* SOURCE MATERIAL *
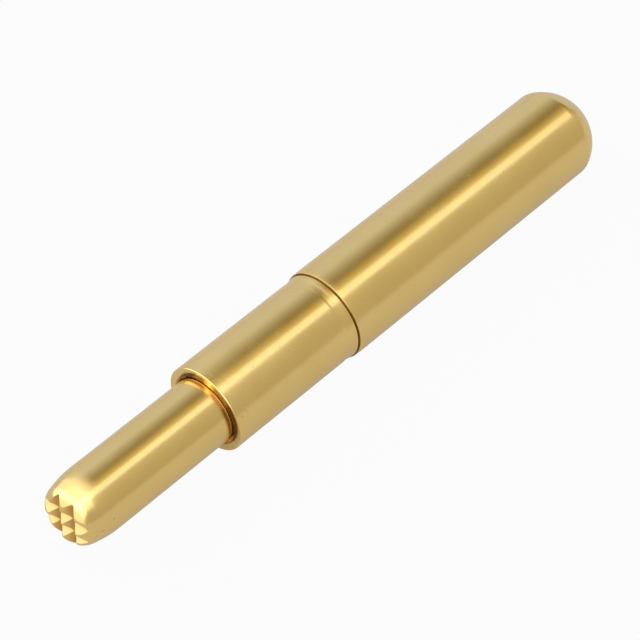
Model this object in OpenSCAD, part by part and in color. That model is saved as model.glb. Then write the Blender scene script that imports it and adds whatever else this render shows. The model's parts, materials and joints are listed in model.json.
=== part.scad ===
// Spring-loaded contact pin: a stepped, domed barrel, a serrated plunger and the spring between them.
// Millimetres. The pin's axis is X, with the plunger's crown towards +X and the origin at the shoulder.

/* [Barrel] */
// Diameter of the rear section, which the housing holds
seat_d = 1.38; // [1.34:0.01:1.6]
// Length from the shoulder to the end of the dome
seat_len = 5.20; // [4.6:0.05:8]
// Height of the domed end, a spherical cap
dome_len = 0.49; // [0.3:0.01:0.66]
// Diameter of the front section
nose_d = 1.31; // [1.27:0.01:1.33]
// Length from the shoulder to the front face
nose_len = 2.39; // [1.8:0.01:4]
// Length over which the shoulder's edge is rounded
shoulder_len = 0.12; // [0.05:0.01:0.2]
// How far the rounding draws in the shoulder's edge, on the radius
shoulder_drop = 0.015; // [0.005:0.005:0.015]
// Length of the cone between the shoulder's edge and the front section
cone_len = 0.13; // [0.05:0.01:0.4]
// Diameter of the blind bore
bore_d = 1.13; // [1.11:0.01:1.16]
// Thickness of the closed end on the axis
end_wall = 0.70; // [0.4:0.05:1.2]
// Length of the lip that is rolled in at the mouth
lip_len = 0.15; // [0.1:0.05:0.4]
// Radius of the lip's outer edge
lip_edge_r = 0.015; // [0.01:0.005:0.05]
// Radius of the lip's inner edge
mouth_edge_r = 0.02; // [0.01:0.01:0.04]

/* [Plunger] */
// Diameter of the shaft
shaft_d = 1.00; // [0.9:0.01:1.02]
// Length of shaft outside the barrel with the plunger out
shaft_out = 2.61; // [2.35:0.01:4]
// Length of the crown, from where it narrows to the points
crown_len = 0.44; // [0.3:0.01:0.6]
// Slope of the crown's cone, in degrees
crown_slope = 12; // [5:1:25]
// Radius between the cone and the end face
crown_edge_r = 0.26; // [0.1:0.01:0.28]
// Length of the guide that runs in the bore
guide_len = 1.50; // [1:0.05:2]
// Slope of the biased tail end, in degrees
bias_angle = 12; // [0:1:20]
// Radius of the small edges
shaft_edge_r = 0.03; // [0.01:0.01:0.05]

/* [Serration] */
// Distance between neighbouring points
tooth_pitch = 0.26; // [0.2:0.01:0.28]
// Number of points in each row
tooth_rows = 3; // [2:1:4]
// Angle between the flanks of a groove
groove_angle = 90; // [70:5:110]

/* [Spring] */
// Diameter of the wire
wire_d = 0.14; // [0.1:0.01:0.16]
// Turns that flex
active_turns = 16; // [8:1:18]
// Turns that are closed up at each end
closed_turns = 1; // [1:1:2]

/* [Fits] */
// Radial clearance of the shaft in the mouth
shaft_clear = 0.025; // [0.01:0.005:0.03]
// Radial clearance of the guide in the bore
guide_clear = 0.015; // [0.01:0.005:0.02]
// Radial clearance of the spring in the bore
spring_clear = 0.07; // [0.04:0.01:0.1]
// Gap at each end of the spring
seat_gap = 0.01; // [0.01:0.01:0.03]
// Gap between closed turns
turn_gap = 0.02; // [0.01:0.01:0.03]

/* [Hidden] */

gold = "#c9a961";
steel = "#b9bcc0";

arc_steps = 8;
dome_steps = 24;
turn_steps = 20;
wire_sides = 8;
round_fn = 96;

seat_r = seat_d / 2;
nose_r = nose_d / 2;
bore_r = bore_d / 2;
shaft_r = shaft_d / 2;
mouth_r = shaft_r + shaft_clear;
guide_r = bore_r - guide_clear;
bore_floor_x = end_wall - seat_len;
lip_back_x = nose_len - lip_len;
guide_back_x = lip_back_x - guide_len;
tip_x = nose_len + shaft_out;
spring_start_x = bore_floor_x + seat_gap;
spring_end_x = guide_back_x - seat_gap;
coil_r = bore_r - spring_clear - wire_d / 2;

// Points of an elliptical quarter or other arc round [r, x], from angle from to angle to
function arc(r, x, half_r, half_x, from, to, steps) =
  [for (i = [0 : steps]) let (a = from + (to - from) * i / steps)
    [r + half_r * cos(a), x + half_x * sin(a)]];

// Turns a profile of [radius, x] points about the X axis
module turned(profile) {
  rotate([0, 90, 0]) rotate_extrude($fn = round_fn) polygon(profile);
}

module barrel() {
  dome_r = (pow(seat_r, 2) + pow(dome_len, 2)) / (2 * dome_len);
  dome_edge_angle = asin((dome_len - dome_r) / dome_r);
  color(gold) turned(concat(
    arc(0, dome_r - seat_len, dome_r, dome_r, -90, dome_edge_angle, dome_steps),
    arc(seat_r - shoulder_drop, 0, shoulder_drop, shoulder_len, 0, 90, arc_steps),
    [[nose_r, shoulder_len + cone_len]],
    arc(nose_r - lip_edge_r, nose_len - lip_edge_r, lip_edge_r, lip_edge_r, 0, 90, arc_steps),
    arc(mouth_r + mouth_edge_r, nose_len - mouth_edge_r, mouth_edge_r, mouth_edge_r, 90, 180, arc_steps),
    [[mouth_r, lip_back_x], [bore_r, lip_back_x], [bore_r, bore_floor_x], [0, bore_floor_x]]
  ));
}

// A V-shaped cutter along Z, with its edge on the X axis at x = 0 and its mouth towards +X
module groove() {
  reach = shaft_d;
  half_width = reach * tan(groove_angle / 2);
  translate([0, 0, -reach]) linear_extrude(height = 2 * reach)
    polygon([[0, 0], [reach, half_width], [reach, -half_width]]);
}

// Grooves side by side, which leave tooth_rows ridges on the crown
module grooves() {
  depth = tooth_pitch / 2 / tan(groove_angle / 2);
  for (i = [1 : tooth_rows - 1])
    translate([tip_x - depth, (i - tooth_rows / 2) * tooth_pitch, 0]) groove();
}

// The wedge that slants the tail, from its full length at the bottom to a shorter one at the top
module bias_cut() {
  size = 2 * bore_d;
  translate([guide_back_x, 0, -guide_r]) rotate([0, bias_angle, 0])
    translate([-size, -size / 2, -size]) cube([size, size, 3 * size]);
}

module plunger() {
  crown_start_x = tip_x - crown_len;
  crown_edge_x = tip_x - crown_edge_r;
  face_r = shaft_r - (crown_edge_x - crown_start_x) * tan(crown_slope) - crown_edge_r / cos(crown_slope);
  color(gold) difference() {
    turned(concat(
      [[0, guide_back_x], [guide_r, guide_back_x]],
      arc(guide_r - shaft_edge_r, lip_back_x - shaft_edge_r, shaft_edge_r, shaft_edge_r, 0, 90, arc_steps),
      [[shaft_r, lip_back_x], [shaft_r, crown_start_x]],
      arc(face_r, crown_edge_x, crown_edge_r, crown_edge_r, crown_slope, 90, 2 * arc_steps),
      [[0, tip_x]]
    ));
    grooves();
    rotate([90, 0, 0]) grooves();
    bias_cut();
  }
}

// How far along the axis the wire has come after a number of turns
closed_pitch = wire_d + turn_gap;
all_turns = active_turns + 2 * closed_turns;
open_len = spring_end_x - spring_start_x - wire_d - 2 * closed_turns * closed_pitch;
function wire_x(turns) = spring_start_x + wire_d / 2
  + closed_pitch * (min(turns, closed_turns) + max(0, turns - all_turns + closed_turns))
  + open_len / active_turns * min(max(turns - closed_turns, 0), active_turns);

module spring() {
  rings = all_turns * turn_steps;
  points = [for (i = [0 : rings], k = [0 : wire_sides - 1])
    let (turn = 360 * i / turn_steps, side = 360 * k / wire_sides,
         r = coil_r + wire_d / 2 * cos(side))
      [wire_x(i / turn_steps) + wire_d / 2 * sin(side), r * cos(turn), r * sin(turn)]];
  sides = [for (i = [0 : rings - 1], k = [0 : wire_sides - 1])
    let (a = i * wire_sides, b = a + wire_sides, n = (k + 1) % wire_sides)
      [a + k, b + k, b + n, a + n]];
  first = [for (k = [0 : wire_sides - 1]) k];
  last = [for (k = [wire_sides - 1 : -1 : 0]) rings * wire_sides + k];
  color(steel) polyhedron(points, concat([first, last], sides), convexity = 10);
}

barrel();
plunger();
spring();
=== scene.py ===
import json
import math

import bmesh
import bpy
from mathutils import Matrix, Vector


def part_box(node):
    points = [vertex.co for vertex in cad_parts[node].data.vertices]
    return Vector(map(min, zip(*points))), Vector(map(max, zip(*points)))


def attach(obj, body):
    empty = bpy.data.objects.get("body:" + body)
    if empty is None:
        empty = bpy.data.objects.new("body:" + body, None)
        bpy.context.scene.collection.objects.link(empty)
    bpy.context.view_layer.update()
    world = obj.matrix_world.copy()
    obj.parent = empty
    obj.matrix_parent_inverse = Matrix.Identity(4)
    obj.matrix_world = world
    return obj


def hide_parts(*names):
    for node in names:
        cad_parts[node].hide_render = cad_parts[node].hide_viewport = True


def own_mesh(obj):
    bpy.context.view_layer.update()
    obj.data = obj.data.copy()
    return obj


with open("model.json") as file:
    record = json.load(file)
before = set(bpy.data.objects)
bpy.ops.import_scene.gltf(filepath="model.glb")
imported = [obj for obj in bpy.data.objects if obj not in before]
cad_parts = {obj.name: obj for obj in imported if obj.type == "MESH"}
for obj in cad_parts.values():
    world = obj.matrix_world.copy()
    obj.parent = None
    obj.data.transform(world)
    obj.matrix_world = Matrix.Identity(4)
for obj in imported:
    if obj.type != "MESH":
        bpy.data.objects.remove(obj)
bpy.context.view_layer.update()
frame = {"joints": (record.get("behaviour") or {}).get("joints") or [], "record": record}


# ---- Barrel --------------------------------------------------------------------------------
# One sleeve turned from brass bar, drilled blind from the front and plated with gold over nickel.
# Its lip is rolled in once the spring and the plunger are inside, and that keeps them there.

MM = 0.001
barrel_box = [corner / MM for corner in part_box("barrel")]
mounts = {mount["name"]: mount["dims"] for mount in frame["record"]["mounts"]}
dome_end_x = barrel_box[0].x
lip_x = barrel_box[1].x
seat_r = mounts["barrel_seat"]["r_mm"]
nose_r = mounts["barrel_nose"]["r_mm"]
dome_len = 0.49
line_x = 0.110
line_edge_r = 0.684
line_width = 0.030
line_floor_r = 0.660
line_front_r = 0.668
cone_end_x = 0.218
cone_end_r = 0.6555
relief_x = 0.285
relief_r = 0.6475
relief_end_x = 0.326
end_wall = 0.70
lip_len = 0.15
bore_r = 0.565
bore_floor_x = dome_end_x + end_wall
mouth_r = 0.525
lip_back_x = lip_x - lip_len
dome_softness = 0.08
line_edge_softness = 0.004
foot_softness = 0.006
cone_softness = 0.008
lip_edge_r = 0.015
mouth_edge_r = 0.02
BARREL_FACES = 180
MERGE_DISTANCE = 1e-5


def draw(outline, start, *corners):
    """Draws straight lines from a vertex through (x, radius) corners, and returns the last vertex."""
    end = start
    for x, radius in corners:
        end = bmesh.ops.extrude_vert_indiv(outline, verts=[end])["verts"][0]
        end.co = (x, 0, radius)
    return end


def sweep(outline, start, centre_x, centre_r, angle, steps):
    """Goes on from a vertex along an arc round (centre_x, centre_r), and returns the last vertex."""
    arc = bmesh.ops.spin(
        outline, geom=[start], cent=(centre_x, 0, centre_r), axis=(0, 1, 0), angle=angle, steps=steps
    )
    return next(part for part in arc["geom_last"] if isinstance(part, bmesh.types.BMVert))


def turn(outline, faces):
    """Turns the outline once round the X axis, as the lathe does, and closes its seam and its poles."""
    bmesh.ops.spin(
        outline, geom=outline.verts[:] + outline.edges[:], cent=(0, 0, 0), axis=(1, 0, 0),
        angle=math.tau, steps=faces, use_merge=True,
    )
    bmesh.ops.remove_doubles(outline, verts=outline.verts, dist=MERGE_DISTANCE)
    bmesh.ops.recalc_face_normals(outline, faces=outline.faces)


def round_off(turned, x, radius, by, segments=5):
    """Rounds the edge that the outline's corner at (x, radius) has become."""
    near = 10 * MERGE_DISTANCE

    def on_it(vertex):
        return abs(vertex.co.x - x) < near and abs(vertex.co.yz.length - radius) < near

    bmesh.ops.bevel(
        turned, geom=[edge for edge in turned.edges if on_it(edge.verts[0]) and on_it(edge.verts[1])],
        offset=by, offset_type="OFFSET", affect="EDGES", segments=segments, profile=0.5, material=-1,
        clamp_overlap=True,
    )


def note_painted_shade(form, amount):
    """Writes on each vertex how much painted brown shade it gets, from 0 to 1, for the material to read.
    """
    layer = form.verts.layers.float.new("tarnish")
    for vertex in form.verts:
        vertex[layer] = amount(vertex.co)


SHARP_ANGLE = math.radians(35)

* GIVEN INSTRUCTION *
Within the material above, extract exactly the lines that start at the line containing "number of turns" and stop after the line containing "cad_parts[node].hide_render = cad_parts[node].hide_viewport", and only those.

* EXERCISE RESULT *
// How far along the axis the wire has come after a number of turns
closed_pitch = wire_d + turn_gap;
all_turns = active_turns + 2 * closed_turns;
open_len = spring_end_x - spring_start_x - wire_d - 2 * closed_turns * closed_pitch;
function wire_x(turns) = spring_start_x + wire_d / 2
  + closed_pitch * (min(turns, closed_turns) + max(0, turns - all_turns + closed_turns))
  + open_len / active_turns * min(max(turns - closed_turns, 0), active_turns);

module spring() {
  rings = all_turns * turn_steps;
  points = [for (i = [0 : rings], k = [0 : wire_sides - 1])
    let (turn = 360 * i / turn_steps, side = 360 * k / wire_sides,
         r = coil_r + wire_d / 2 * cos(side))
      [wire_x(i / turn_steps) + wire_d / 2 * sin(side), r * cos(turn), r * sin(turn)]];
  sides = [for (i = [0 : rings - 1], k = [0 : wire_sides - 1])
    let (a = i * wire_sides, b = a + wire_sides, n = (k + 1) % wire_sides)
      [a + k, b + k, b + n, a + n]];
  first = [for (k = [0 : wire_sides - 1]) k];
  last = [for (k = [wire_sides - 1 : -1 : 0]) rings * wire_sides + k];
  color(steel) polyhedron(points, concat([first, last], sides), convexity = 10);
}

barrel();
plunger();
spring();
=== scene.py ===
import json
import math

import bmesh
import bpy
from mathutils import Matrix, Vector


def part_box(node):
    points = [vertex.co for vertex in cad_parts[node].data.vertices]
    return Vector(map(min, zip(*points))), Vector(map(max, zip(*points)))


def attach(obj, body):
    empty = bpy.data.objects.get("body:" + body)
    if empty is None:
        empty = bpy.data.objects.new("body:" + body, None)
        bpy.context.scene.collection.objects.link(empty)
    bpy.context.view_layer.update()
    world = obj.matrix_world.copy()
    obj.parent = empty
    obj.matrix_parent_inverse = Matrix.Identity(4)
    obj.matrix_world = world
    return obj


def hide_parts(*names):
    for node in names:
        cad_parts[node].hide_render = cad_parts[node].hide_viewport = True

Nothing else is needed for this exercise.